Saturday, March 16, 2013

Paradesi (2013)

In a tiny village located in the outskirts of the 1930s Madras lives a naive town fool named Raasa (Atharva) who is taken for granted by everyone in the hamlet. He lives on the charity of the few willing fellow villagers to fill his stomach. When a mysterious rich man arrives with prospect of employment, half the men and a few women and children in the village sign up to work for an year. As they leave their village and loved ones behind in hope for a better tomorrow, little do they know that a harrowing future awaits them. 

Paradesi is only Bala's sixth film but we all have a fair idea what to expect from him. Bala makes tragedies like it's nobody's business. Sethu still remains my favorite but Naan Kadavul's ending had this indescribable effect on me. If you walk in to Paradesi expecting the usual trademark Bala pain and suffering, beware for you were warned. Just the thought of the amount of agony the movie thrusts on its characters sends a chill down my spine. This is torture porn raised to the power of cocaine. In this film, Bala is like a Dementor of sorts, sucking every last bit of happiness out of us. 

Just like our body responds to a bleeding bruise by initiating hemostasis, I think the mind too flicks a switch somewhere deep down inside us to protect our sanity when it is subject to extreme stress. After being exposed to the film's emotional pounding and walking through the corridors of despair for 53 days, a significant part of me stopped responding. I grew completely numb and couldn't make myself react to the carnage unraveling on screen. I have learnt one thing about myself from experience; I have a fairly normal threshold for witnessing cinematic suffering. But there's only as much I could take without some periodic breathing space.

When death of major characters appears like just another page in a never-ending book, there's some problem with the movie. I'm a very easy weeper. At movies, I cry at the drop of a hat. But Paradesi and most of Bala's films are loud, where everyone on screen is crying their eyes out. I don't think I have ever wept watching others weep. That's not how it works for me and, I believe, for others. You slit our throats with subtlety or you don't. 

Said to have been based on true incidents which took place in pre-independence India of the 1930s, just the idea of this story is enough to rip my heart out. The tea-plantation slavery is so meticulously planned by the perpetrators that it becomes a labyrinth one could never walk out of.  Every time the film dangles a tiny piece of hope before the suffering slaves, it immediately thrusts something far bigger and further deepens their torment. I could see what Bala was going for and it should have worked and chances are you responded well to the film, but I sadly did not. I guess it is a subjective thing.

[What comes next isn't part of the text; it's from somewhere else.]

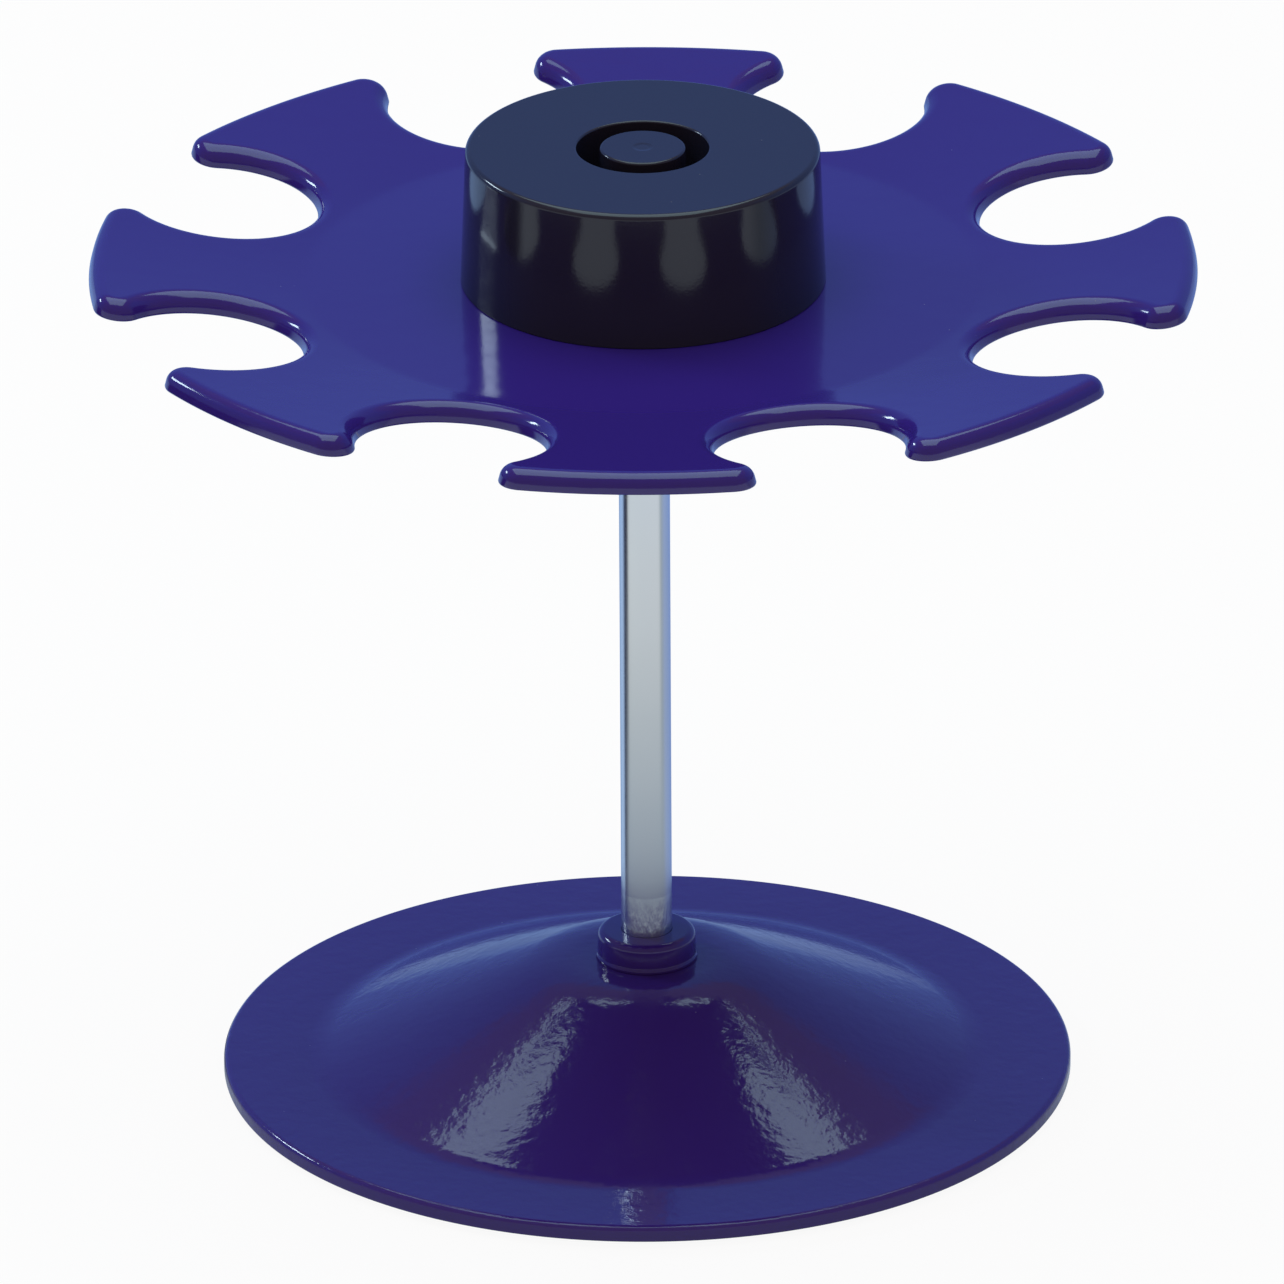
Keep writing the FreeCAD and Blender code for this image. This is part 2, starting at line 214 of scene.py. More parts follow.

The first act is free of any physical pain, and that's just Bala beefing you up for later. It's a happy village where everyone know everybody. The town's head has a weakness for women; there's a beautiful wedding, complete with song and dance; there's pre-marital sex in pre-independence India; Then right before the interval, Bala smacks you on the head with a stick and my heart sank. That one shot (you'll know when you watch it) is probably one of the most evocative frames in our film history.

There are certain thematic problems as well. The religious angle near the end is handled very amateurishly. It kills the film's grim mood and doesn't even fully realize its intentions. Large scale forceful conversion to Christianity probably was a significant thing during that era but the placement of the said event is completely wrong in the film. If it was placed there to lend some much needed respite, it doesn't even manage to give us that. That entire portion is just plain unnecessary. I have no good things to say about the stereotyping of English plantation owners. It's things like these that will make sure the West will never take our brand of cinema seriously. 

The craft in Paradesi is one of our finest technical achievements ever. The attention to detail and the impeccable period recreation will make your jaw drop. The sepia-ish visuals lend the film a tragically nostalgic tone about a long lost era. While the closing moment has an earth-shattering dramatic weight and is something which I didn't see coming, the impact was lost on me. Paradesi is an haunting piece of work which, if it works, should leave you with a heavy heart.